Recipe courtesy of Mary McCartney
Homemade Granola
- Level: Easy
- Yield: 1 pound
-
- Nutritional Analysis
- Per Serving
- Serving Size
- 1 of 12 servings
- Calories
- 311
- Total Fat
- 17
- Saturated Fat
- 3
- Carbohydrates
- 37
- Dietary Fiber
- 4
- Sugar
- 15
- Protein
- 8
- Cholesterol
- 0
- Sodium
- 4
- Total: 45 min
- Active: 10 min
Ingredients
7 tablespoons maple syrup
3 tablespoons extra-virgin olive oil
4 cups rolled oats
1 cup raw Brazil nuts, roughly chopped (or raw nuts of your choice)
3/4 cup raw pumpkin seeds (or raw seeds of your choice)
1 teaspoon ground cinnamon
1/2 cup dried cranberries
1/2 cup raisins
Directions
- Preheat your oven to 325 degrees F (160 degrees C).
- Line a large sheet pan or two smaller ones with parchment paper.
- Take a medium-large saucepan and on a medium heat, add the maple syrup and olive oil. Heat through, stirring to combine.
- Add the oats, nuts, seeds and cinnamon to the syrup mixture and stir well with a wooden spoon to coat all of the dry ingredients.

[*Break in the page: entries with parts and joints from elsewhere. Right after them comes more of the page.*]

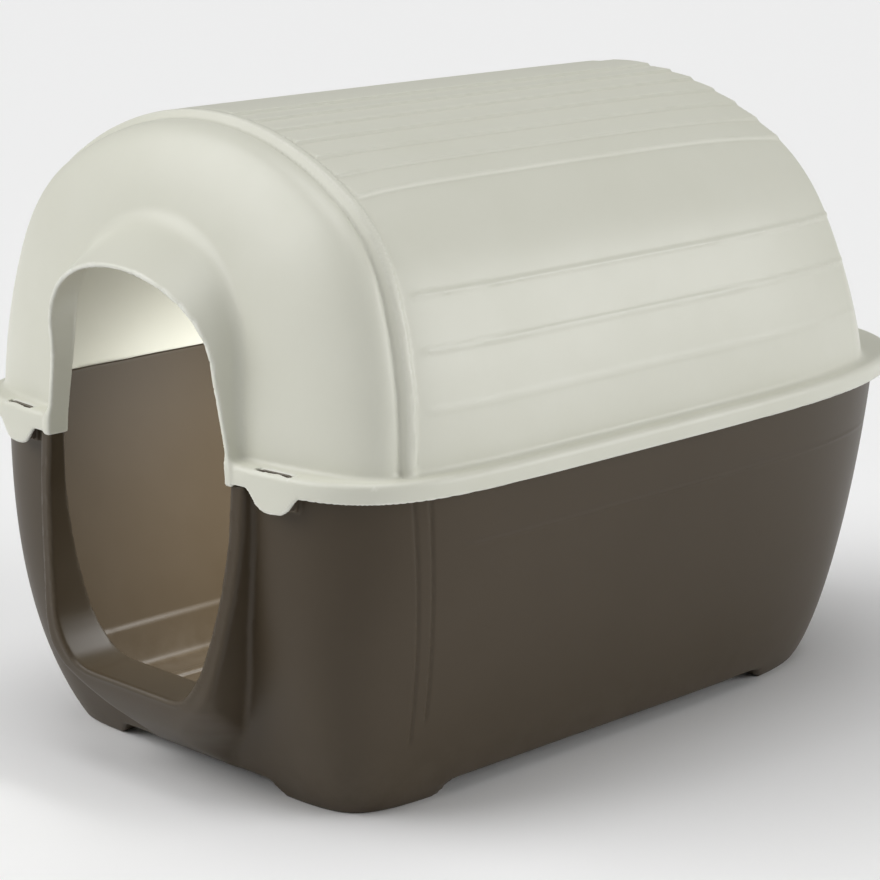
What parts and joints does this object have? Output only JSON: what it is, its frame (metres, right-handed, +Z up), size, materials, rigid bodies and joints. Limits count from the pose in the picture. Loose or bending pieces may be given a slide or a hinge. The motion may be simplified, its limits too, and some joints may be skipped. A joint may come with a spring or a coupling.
{
  "type": "dog house",
  "caption": "Moulded two-part dog house: a dark tub with a U-shaped doorway and porch under a pale arched roof with a hood, a rear vent and a drain plug.",
  "frame": {"origin": "on the ground under the middle of the house's bounding box", "axes": "+Z up, -Y is the doorway's side, +X is to the right of someone who faces the doorway"},
  "size_m": [0.4307, 0.6294, 0.4352],
  "materials": {
    "tub_plastic": "satin",
    "roof_plastic": "satin",
    "tongue_plastic": "satin",
    "vent_plastic": "satin",
    "plug_rubber": "matt"
  },
  "bodies": {
    "tub": {"base_tub": "tub_plastic", "front_right_tongue": "tongue_plastic", "front_left_tongue": "tongue_plastic", "rear_right_tongue": "tongue_plastic", "rear_left_tongue": "tongue_plastic"},
    "roof": {"roof_shell": "roof_plastic", "vent_grille": "vent_plastic", "vent_rivet": "vent_plastic"},
    "shutter": {"vent_shutter": "vent_plastic"},
    "plug": {"drain_plug": "plug_rubber"}
  },
  "joints": [
    {"name": "roof_lift", "type": "slide", "parent": "tub", "child": "roof", "axis": [0, 0, 1], "range_m": [0, 0.25]},
    {"name": "vent_turn", "type": "hinge", "parent": "roof", "child": "shutter", "pos_m": [0, 0.2475, 0.318], "axis": [0, 0.829, 0.5592], "range_deg": [0, 30]},
    {"name": "drain_pull", "type": "slide", "parent": "tub", "child": "plug", "axis": [0, 0, 1], "range_m": [0, 0.03]}
  ]
}
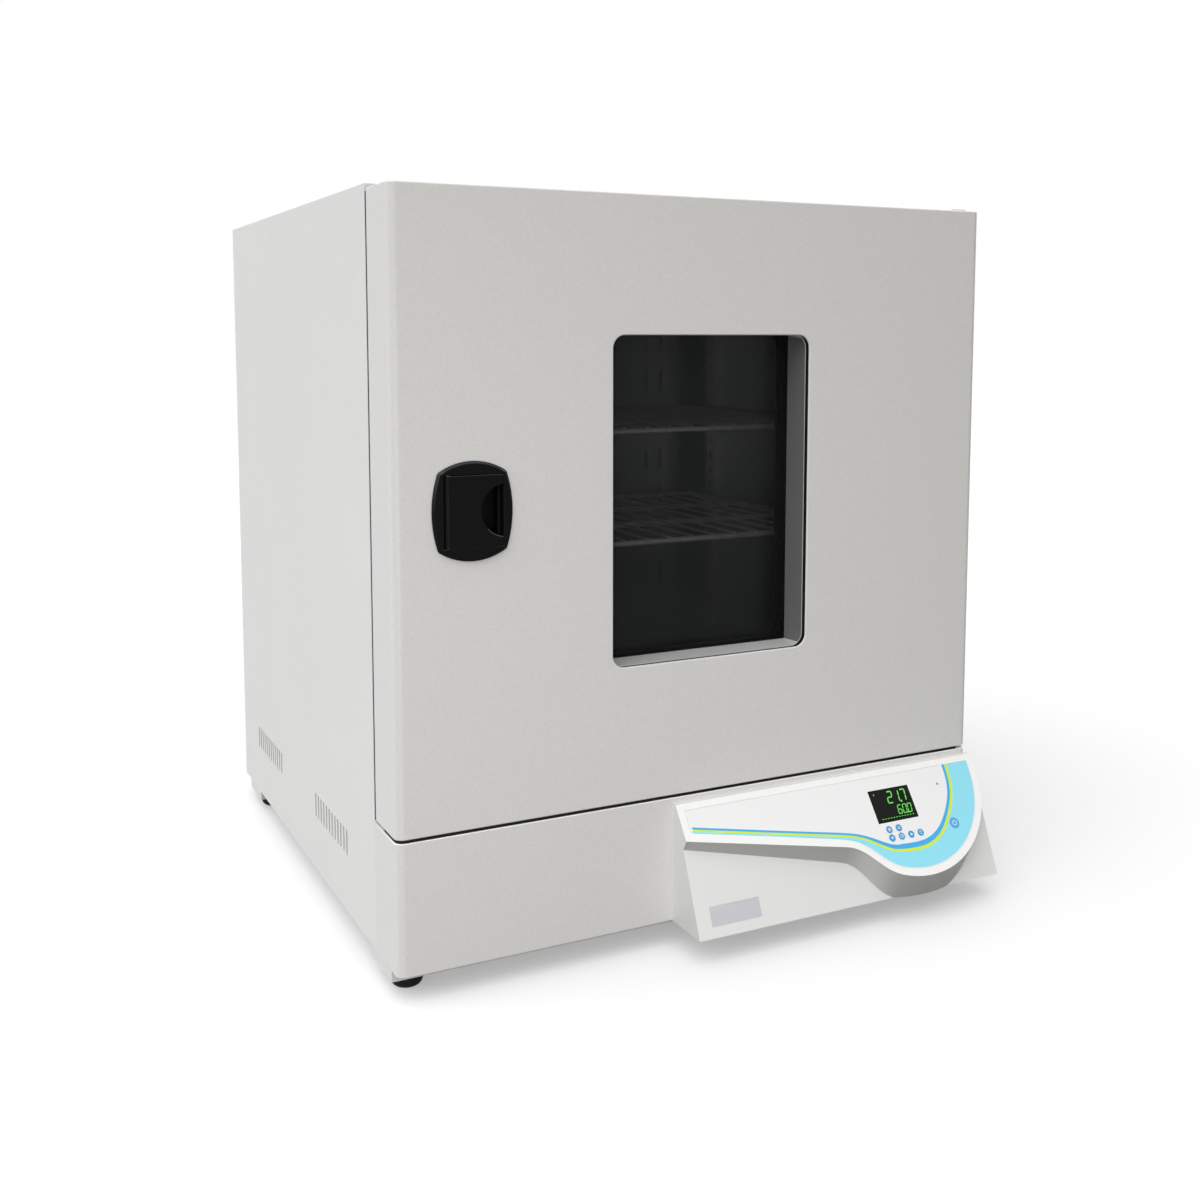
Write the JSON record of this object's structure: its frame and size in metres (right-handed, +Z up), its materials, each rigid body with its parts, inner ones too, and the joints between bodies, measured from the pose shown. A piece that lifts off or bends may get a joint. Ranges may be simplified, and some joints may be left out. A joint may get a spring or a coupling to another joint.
{
  "type": "laboratory oven",
  "caption": "Bench-top laboratory drying oven with a hinged insulated door, recessed window, paddle latch, wire shelves, circulation fan and a sloped control console.",
  "frame": {"origin": "on the surface it stands on, at the middle of the overall width and depth", "axes": "+Z up, -Y out of the door's front face, +X to the right seen from the front"},
  "size_m": [0.68, 0.7834, 0.767],
  "materials": {
    "cabinet_paint": "fine pebbled powder coat",
    "door_paint": "fine pebbled powder coat",
    "stainless": "brushed",
    "zinc_sheet": "zinc plated",
    "reveal_frame": "satin silver paint",
    "console_plastic": "satin moulding",
    "film_print": "printed film with stripes",
    "key_print": "printed film",
    "black_plastic": "satin black moulding",
    "display_glass": "smoked window over a lit display",
    "lamp_lens": "clear red lens",
    "rubber": "matt",
    "silicone": "matt",
    "wool": "pressed mineral wool",
    "window_glass": "smoked double glazing",
    "board": "solder mask",
    "plate_silver": "satin"
  },
  "bodies": {
    "cabinet": {"left_side_panel": "cabinet_paint", "right_side_panel": "cabinet_paint", "top_panel": "cabinet_paint", "back_panel": "cabinet_paint", "base_pan": "zinc_sheet", "front_frame": "cabinet_paint", "insulation_casing": "zinc_sheet", "plinth_cover": "door_paint", "front_foot_rail": "door_paint", "rear_foot_rail": "door_paint", "rubber_feet": "rubber", "chamber_left_wall": "stainless", "chamber_right_wall": "stainless", "chamber_ceiling": "stainless", "chamber_floor": "stainless", "chamber_back": "stainless", "chamber_insulation": "wool", "shelf_uprights": "stainless", "shelf_clips": "stainless", "upper_shelf": "stainless", "lower_shelf": "stainless", "air_baffle": "stainless", "heating_element": "stainless", "temperature_probe": "stainless", "fan_motor": "zinc_sheet", "door_gasket": "silicone", "top_hinge_bracket": "zinc_sheet", "bottom_hinge_bracket": "zinc_sheet", "latch_keeper": "zinc_sheet", "control_console": "console_plastic", "keypad_film": "film_print", "display_module": "display_glass", "standby_lamp": "lamp_lens", "nameplate": "plate_silver", "control_board": "board", "power_module": "board", "mains_inlet": "black_plastic", "exhaust_vent": "stainless", "cabinet_screws": "zinc_sheet"},
    "fan": {"fan_wheel": "stainless", "fan_shaft": "stainless"},
    "door": {"door_outer_panel": "door_paint", "door_inner_panel": "stainless", "door_insulation": "wool", "window_frame": "reveal_frame", "outer_glass": "window_glass", "inner_glass": "window_glass", "window_gasket": "rubber", "latch_housing": "black_plastic", "latch_pin": "zinc_sheet", "latch_spring": "zinc_sheet"},
    "paddle": {"latch_paddle": "black_plastic"},
    "tongue": {"latch_tongue": "zinc_sheet"},
    "mode_key": {"mode_key": "key_print"},
    "set_key": {"set_key": "key_print"},
    "down_key": {"down_key": "key_print"},
    "timer_key": {"timer_key": "key_print"},
    "up_key": {"up_key": "key_print"},
    "lamp_key": {"lamp_key": "key_print"},
    "power_key": {"power_key": "key_print"}
  },
  "joints": [
    {"name": "door_swing", "type": "hinge", "parent": "cabinet", "child": "door", "pos_m": [0.328, -0.28459, 0.159], "axis": [0, 0, 1], "range_deg": [0, 165]},
    {"name": "paddle_pull", "type": "hinge", "parent": "door", "child": "paddle", "pos_m": [-0.2859, -0.31639, 0.464], "axis": [0, 0, -1], "range_deg": [0, 24], "stiffness_Nm_per_rad": 0.5, "springref_deg": -5.73},
    {"name": "tongue_slide", "type": "slide", "parent": "door", "child": "tongue", "axis": [1, 0, 0], "range_m": [0, 0.0117]},
    {"name": "fan_spin", "type": "hinge", "parent": "cabinet", "child": "fan", "pos_m": [0, 0.19121, 0.456], "axis": [0, 1, 0], "continuous": true},
    {"name": "mode_key_press", "type": "slide", "parent": "cabinet", "child": "mode_key", "axis": [0, 0.809, -0.5878], "range_m": [0, 0.0005], "stiffness_N_per_m": 400, "springref_m": -0.0005},
    {"name": "set_key_press", "type": "slide", "parent": "cabinet", "child": "set_key", "axis": [0, 0.809, -0.5878], "range_m": [0, 0.0005], "stiffness_N_per_m": 400, "springref_m": -0.0005},
    {"name": "down_key_press", "type": "slide", "parent": "cabinet", "child": "down_key", "axis": [0, 0.809, -0.5878], "range_m": [0, 0.0005], "stiffness_N_per_m": 400, "springref_m": -0.0005},
    {"name": "timer_key_press", "type": "slide", "parent": "cabinet", "child": "timer_key", "axis": [0, 0.809, -0.5878], "range_m": [0, 0.0005], "stiffness_N_per_m": 400, "springref_m": -0.0005},
    {"name": "up_key_press", "type": "slide", "parent": "cabinet", "child": "up_key", "axis": [0, 0.809, -0.5878], "range_m": [0, 0.0005], "stiffness_N_per_m": 400, "springref_m": -0.0005},
    {"name": "lamp_key_press", "type": "slide", "parent": "cabinet", "child": "lamp_key", "axis": [0, 0.809, -0.5878], "range_m": [0, 0.0005], "stiffness_N_per_m": 400, "springref_m": -0.0005},
    {"name": "power_key_press", "type": "slide", "parent": "cabinet", "child": "power_key", "axis": [0, 0.809, -0.5878], "range_m": [0, 0.0005], "stiffness_N_per_m": 400, "springref_m": -0.0005}
  ],
  "couplings": [
    {"joint": "paddle_pull", "follows": "tongue_slide", "rad_per_m": 35.759}
  ]
}
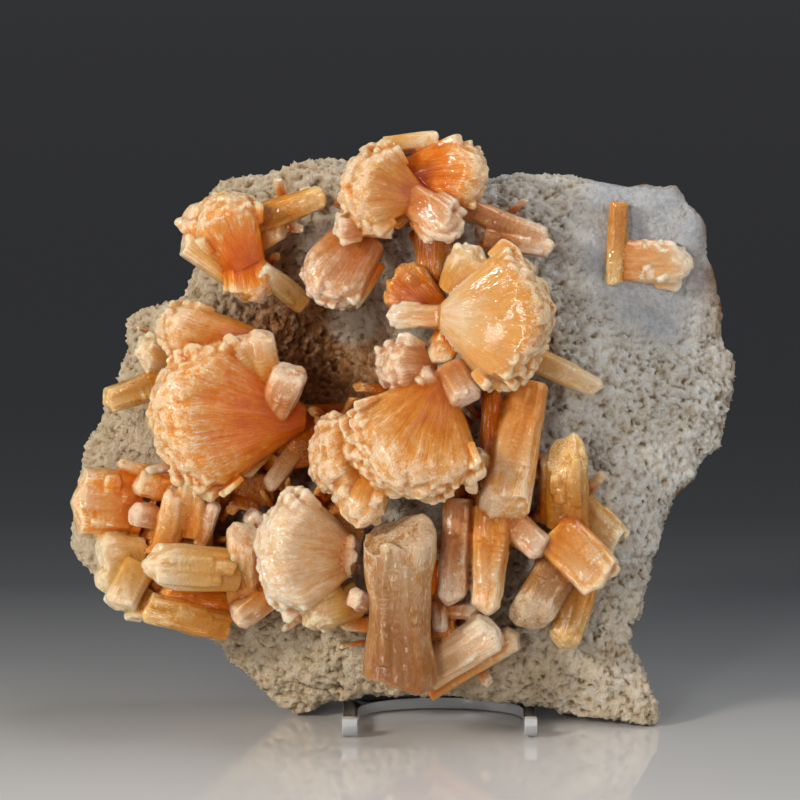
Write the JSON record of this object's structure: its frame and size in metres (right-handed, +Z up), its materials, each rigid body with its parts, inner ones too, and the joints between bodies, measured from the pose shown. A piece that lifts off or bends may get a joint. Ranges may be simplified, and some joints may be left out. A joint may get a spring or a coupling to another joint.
{
  "type": "stilbite crystal cluster on matrix with display easel",
  "caption": "Peach stilbite sheaves and blades grown on a cream rock plate, standing upright and leaning on a bent clear plastic display easel.",
  "frame": {"origin": "centre of the bounding box in X and Y, on the surface that the specimen and its easel stand on", "axes": "+Z up, +X to the right of someone facing the crystals, the crystal face looking to -Y and leaning back 10 degrees"},
  "size_m": [0.1672, 0.0991, 0.1472],
  "materials": {
    "matrix": "cream, dull, warty rock with chalky bluish-white patches and brown-stained edges",
    "stilbite_orange": "translucent orange crystal with fine striations and paler pearly ends",
    "stilbite_peach": "translucent peach crystal with fine striations and pale pearly crests",
    "stilbite_amber": "glassy brownish-amber crystal, striated along its length",
    "stilbite_pale": "pale yellow crystal sunk in the rock, with a granular pinkish middle",
    "clear_plastic": "clear polished acrylic sheet, bent hot"
  },
  "bodies": {
    "root": {"matrix": "matrix", "upper_left_sheaves": "stilbite_orange", "upper_sheaves": "stilbite_peach", "bow_tie": "stilbite_peach", "centre_fans": "stilbite_peach", "right_blades": "stilbite_peach", "left_fans": "stilbite_orange", "lower_left_blades": "stilbite_orange", "lower_fans": "stilbite_peach", "standing_blade": "stilbite_amber", "lower_right_blades": "stilbite_peach", "embedded_crystals": "stilbite_pale", "easel": "clear_plastic"}
  },
  "joints": []
}
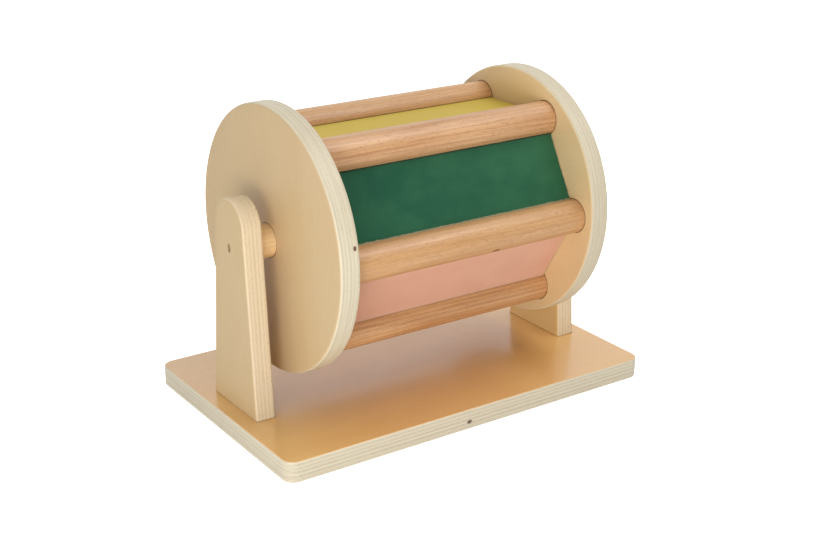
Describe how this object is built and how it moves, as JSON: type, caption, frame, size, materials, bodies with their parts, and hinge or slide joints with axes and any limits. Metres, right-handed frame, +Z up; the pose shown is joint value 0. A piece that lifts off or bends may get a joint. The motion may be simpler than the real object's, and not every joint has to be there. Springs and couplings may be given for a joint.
{
  "type": "spinning drum toy",
  "caption": "Wooden spinning drum toy: round discs joined by rods with coloured flat sides between them, turning on an axle between tapered uprights on a base board.",
  "frame": {"origin": "centre of the base board's underside, which is also the bottom centre of the whole object", "axes": "+X along the drum's axle and the base board's length, from the left upright to the right one; +Y from front to back; +Z up"},
  "size_m": [0.302, 0.186, 0.2215],
  "materials": {
    "base_birch": "satin clear-coated birch plywood",
    "upright_birch": "satin birch plywood with plies showing on the edges",
    "disc_birch": "satin birch plywood with plies showing on the rim",
    "rod_beech": "satin oiled beech",
    "axle_beech": "satin oiled beech",
    "yellow_paint": "matt muted yellow paint on thin board",
    "green_paint": "matt deep green paint on thin board",
    "pink_paint": "matt salmon pink paint on thin board",
    "blue_paint": "matt muted blue paint on thin board",
    "orange_paint": "matt muted orange paint on thin board",
    "lilac_paint": "matt muted lilac paint on thin board",
    "screw_steel": "zinc-plated steel",
    "filler_paste": "dull wood filler"
  },
  "bodies": {
    "stand": {"base_board": "base_birch", "left_upright": "upright_birch", "right_upright": "upright_birch", "left_front_screw": "screw_steel", "left_back_screw": "screw_steel", "right_front_screw": "screw_steel", "right_back_screw": "screw_steel", "left_filler": "filler_paste", "right_filler": "filler_paste"},
    "drum": {"left_disc": "disc_birch", "right_disc": "disc_birch", "rod_1": "rod_beech", "rod_2": "rod_beech", "rod_3": "rod_beech", "rod_4": "rod_beech", "rod_5": "rod_beech", "rod_6": "rod_beech", "yellow_panel": "yellow_paint", "green_panel": "green_paint", "pink_panel": "pink_paint", "blue_panel": "blue_paint", "orange_panel": "orange_paint", "lilac_panel": "lilac_paint", "axle": "axle_beech"}
  },
  "joints": [
    {"name": "drum_spin", "type": "hinge", "parent": "stand", "child": "drum", "pos_m": [0, 0, 0.13], "axis": [1, 0, 0], "continuous": true}
  ]
}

- Evenly spread the granola out onto the prepared sheet pan and place in the oven to bake for 30 minutes, checking and stirring around every 10 minutes to allow all the mix to toast evenly.
- Once golden and roasted, take the granola out. While it is still warm, stir in the dried cranberries and raisins and toss together. The mixture will crisp up more as it cools.
- Once cool, store in an airtight container.